- What you should do
In full and without alteration, give the listing again.

..............................

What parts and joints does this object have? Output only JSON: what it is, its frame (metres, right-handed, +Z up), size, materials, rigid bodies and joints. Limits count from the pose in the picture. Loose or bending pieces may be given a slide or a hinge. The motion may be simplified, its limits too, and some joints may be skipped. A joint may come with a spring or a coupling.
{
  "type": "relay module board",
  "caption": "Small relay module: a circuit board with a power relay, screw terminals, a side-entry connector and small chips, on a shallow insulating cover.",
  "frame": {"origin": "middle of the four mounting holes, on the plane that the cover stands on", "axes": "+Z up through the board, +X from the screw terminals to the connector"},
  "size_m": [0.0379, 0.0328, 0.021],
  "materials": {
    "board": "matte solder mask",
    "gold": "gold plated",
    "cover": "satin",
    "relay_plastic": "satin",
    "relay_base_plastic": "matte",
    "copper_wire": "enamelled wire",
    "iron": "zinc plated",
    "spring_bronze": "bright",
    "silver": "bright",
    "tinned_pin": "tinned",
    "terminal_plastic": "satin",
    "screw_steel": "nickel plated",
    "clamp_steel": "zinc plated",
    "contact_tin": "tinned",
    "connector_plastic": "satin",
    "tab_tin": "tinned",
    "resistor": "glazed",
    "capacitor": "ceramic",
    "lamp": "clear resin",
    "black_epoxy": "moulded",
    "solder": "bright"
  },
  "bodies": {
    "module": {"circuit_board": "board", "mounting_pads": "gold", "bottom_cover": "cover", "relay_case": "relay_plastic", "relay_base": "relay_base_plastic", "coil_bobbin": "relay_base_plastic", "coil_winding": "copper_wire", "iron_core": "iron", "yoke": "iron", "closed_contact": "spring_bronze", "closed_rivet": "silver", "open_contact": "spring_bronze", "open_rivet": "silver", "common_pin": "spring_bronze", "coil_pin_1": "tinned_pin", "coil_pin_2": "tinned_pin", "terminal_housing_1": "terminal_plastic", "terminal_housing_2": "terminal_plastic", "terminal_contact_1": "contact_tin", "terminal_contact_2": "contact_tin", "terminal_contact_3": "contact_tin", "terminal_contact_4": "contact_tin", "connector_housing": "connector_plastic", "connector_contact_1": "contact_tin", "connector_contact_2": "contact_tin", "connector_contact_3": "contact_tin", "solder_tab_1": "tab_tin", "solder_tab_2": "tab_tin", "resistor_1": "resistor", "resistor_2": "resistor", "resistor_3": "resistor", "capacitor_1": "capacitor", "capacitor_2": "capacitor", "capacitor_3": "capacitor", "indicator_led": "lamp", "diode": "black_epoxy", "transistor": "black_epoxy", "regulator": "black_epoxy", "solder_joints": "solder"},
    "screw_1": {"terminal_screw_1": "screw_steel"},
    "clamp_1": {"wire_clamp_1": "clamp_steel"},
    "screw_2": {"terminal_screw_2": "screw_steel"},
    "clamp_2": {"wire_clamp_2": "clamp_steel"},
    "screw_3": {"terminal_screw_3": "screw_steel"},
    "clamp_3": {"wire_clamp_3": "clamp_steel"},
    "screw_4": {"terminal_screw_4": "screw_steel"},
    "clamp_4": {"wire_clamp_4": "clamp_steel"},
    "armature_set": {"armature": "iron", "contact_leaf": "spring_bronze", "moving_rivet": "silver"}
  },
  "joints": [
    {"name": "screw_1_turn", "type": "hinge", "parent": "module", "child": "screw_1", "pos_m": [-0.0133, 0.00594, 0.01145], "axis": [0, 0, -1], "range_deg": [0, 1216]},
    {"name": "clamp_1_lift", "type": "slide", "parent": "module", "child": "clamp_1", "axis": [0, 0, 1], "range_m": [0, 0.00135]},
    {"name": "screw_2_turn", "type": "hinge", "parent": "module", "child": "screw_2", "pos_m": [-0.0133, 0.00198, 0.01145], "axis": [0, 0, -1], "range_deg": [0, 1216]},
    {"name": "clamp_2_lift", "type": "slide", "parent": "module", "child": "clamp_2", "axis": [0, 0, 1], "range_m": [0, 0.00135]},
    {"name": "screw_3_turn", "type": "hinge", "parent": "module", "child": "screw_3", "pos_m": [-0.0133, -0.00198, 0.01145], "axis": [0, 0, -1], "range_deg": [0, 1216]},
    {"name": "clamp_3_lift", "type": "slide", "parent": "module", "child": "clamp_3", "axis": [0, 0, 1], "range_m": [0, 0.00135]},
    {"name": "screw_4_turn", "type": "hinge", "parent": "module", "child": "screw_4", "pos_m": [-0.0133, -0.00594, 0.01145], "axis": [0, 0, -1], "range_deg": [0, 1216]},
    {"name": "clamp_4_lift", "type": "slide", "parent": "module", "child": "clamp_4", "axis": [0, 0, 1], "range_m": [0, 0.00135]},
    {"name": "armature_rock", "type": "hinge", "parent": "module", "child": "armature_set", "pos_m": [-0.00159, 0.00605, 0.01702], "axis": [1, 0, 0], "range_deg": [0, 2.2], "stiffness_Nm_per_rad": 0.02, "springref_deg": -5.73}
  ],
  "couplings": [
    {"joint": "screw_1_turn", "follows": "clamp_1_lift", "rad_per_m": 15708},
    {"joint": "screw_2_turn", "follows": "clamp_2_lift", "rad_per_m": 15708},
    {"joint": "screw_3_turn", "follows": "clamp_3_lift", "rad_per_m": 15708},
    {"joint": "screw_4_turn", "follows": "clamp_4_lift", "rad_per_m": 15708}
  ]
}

..............................

- The answer
What parts and joints does this object have? Output only JSON: what it is, its frame (metres, right-handed, +Z up), size, materials, rigid bodies and joints. Limits count from the pose in the picture. Loose or bending pieces may be given a slide or a hinge. The motion may be simplified, its limits too, and some joints may be skipped. A joint may come with a spring or a coupling.
{
  "type": "relay module board",
  "caption": "Small relay module: a circuit board with a power relay, screw terminals, a side-entry connector and small chips, on a shallow insulating cover.",
  "frame": {"origin": "middle of the four mounting holes, on the plane that the cover stands on", "axes": "+Z up through the board, +X from the screw terminals to the connector"},
  "size_m": [0.0379, 0.0328, 0.021],
  "materials": {
    "board": "matte solder mask",
    "gold": "gold plated",
    "cover": "satin",
    "relay_plastic": "satin",
    "relay_base_plastic": "matte",
    "copper_wire": "enamelled wire",
    "iron": "zinc plated",
    "spring_bronze": "bright",
    "silver": "bright",
    "tinned_pin": "tinned",
    "terminal_plastic": "satin",
    "screw_steel": "nickel plated",
    "clamp_steel": "zinc plated",
    "contact_tin": "tinned",
    "connector_plastic": "satin",
    "tab_tin": "tinned",
    "resistor": "glazed",
    "capacitor": "ceramic",
    "lamp": "clear resin",
    "black_epoxy": "moulded",
    "solder": "bright"
  },
  "bodies": {
    "module": {"circuit_board": "board", "mounting_pads": "gold", "bottom_cover": "cover", "relay_case": "relay_plastic", "relay_base": "relay_base_plastic", "coil_bobbin": "relay_base_plastic", "coil_winding": "copper_wire", "iron_core": "iron", "yoke": "iron", "closed_contact": "spring_bronze", "closed_rivet": "silver", "open_contact": "spring_bronze", "open_rivet": "silver", "common_pin": "spring_bronze", "coil_pin_1": "tinned_pin", "coil_pin_2": "tinned_pin", "terminal_housing_1": "terminal_plastic", "terminal_housing_2": "terminal_plastic", "terminal_contact_1": "contact_tin", "terminal_contact_2": "contact_tin", "terminal_contact_3": "contact_tin", "terminal_contact_4": "contact_tin", "connector_housing": "connector_plastic", "connector_contact_1": "contact_tin", "connector_contact_2": "contact_tin", "connector_contact_3": "contact_tin", "solder_tab_1": "tab_tin", "solder_tab_2": "tab_tin", "resistor_1": "resistor", "resistor_2": "resistor", "resistor_3": "resistor", "capacitor_1": "capacitor", "capacitor_2": "capacitor", "capacitor_3": "capacitor", "indicator_led": "lamp", "diode": "black_epoxy", "transistor": "black_epoxy", "regulator": "black_epoxy", "solder_joints": "solder"},
    "screw_1": {"terminal_screw_1": "screw_steel"},
    "clamp_1": {"wire_clamp_1": "clamp_steel"},
    "screw_2": {"terminal_screw_2": "screw_steel"},
    "clamp_2": {"wire_clamp_2": "clamp_steel"},
    "screw_3": {"terminal_screw_3": "screw_steel"},
    "clamp_3": {"wire_clamp_3": "clamp_steel"},
    "screw_4": {"terminal_screw_4": "screw_steel"},
    "clamp_4": {"wire_clamp_4": "clamp_steel"},
    "armature_set": {"armature": "iron", "contact_leaf": "spring_bronze", "moving_rivet": "silver"}
  },
  "joints": [
    {"name": "screw_1_turn", "type": "hinge", "parent": "module", "child": "screw_1", "pos_m": [-0.0133, 0.00594, 0.01145], "axis": [0, 0, -1], "range_deg": [0, 1216]},
    {"name": "clamp_1_lift", "type": "slide", "parent": "module", "child": "clamp_1", "axis": [0, 0, 1], "range_m": [0, 0.00135]},
    {"name": "screw_2_turn", "type": "hinge", "parent": "module", "child": "screw_2", "pos_m": [-0.0133, 0.00198, 0.01145], "axis": [0, 0, -1], "range_deg": [0, 1216]},
    {"name": "clamp_2_lift", "type": "slide", "parent": "module", "child": "clamp_2", "axis": [0, 0, 1], "range_m": [0, 0.00135]},
    {"name": "screw_3_turn", "type": "hinge", "parent": "module", "child": "screw_3", "pos_m": [-0.0133, -0.00198, 0.01145], "axis": [0, 0, -1], "range_deg": [0, 1216]},
    {"name": "clamp_3_lift", "type": "slide", "parent": "module", "child": "clamp_3", "axis": [0, 0, 1], "range_m": [0, 0.00135]},
    {"name": "screw_4_turn", "type": "hinge", "parent": "module", "child": "screw_4", "pos_m": [-0.0133, -0.00594, 0.01145], "axis": [0, 0, -1], "range_deg": [0, 1216]},
    {"name": "clamp_4_lift", "type": "slide", "parent": "module", "child": "clamp_4", "axis": [0, 0, 1], "range_m": [0, 0.00135]},
    {"name": "armature_rock", "type": "hinge", "parent": "module", "child": "armature_set", "pos_m": [-0.00159, 0.00605, 0.01702], "axis": [1, 0, 0], "range_deg": [0, 2.2], "stiffness_Nm_per_rad": 0.02, "springref_deg": -5.73}
  ],
  "couplings": [
    {"joint": "screw_1_turn", "follows": "clamp_1_lift", "rad_per_m": 15708},
    {"joint": "screw_2_turn", "follows": "clamp_2_lift", "rad_per_m": 15708},
    {"joint": "screw_3_turn", "follows": "clamp_3_lift", "rad_per_m": 15708},
    {"joint": "screw_4_turn", "follows": "clamp_4_lift", "rad_per_m": 15708}
  ]
}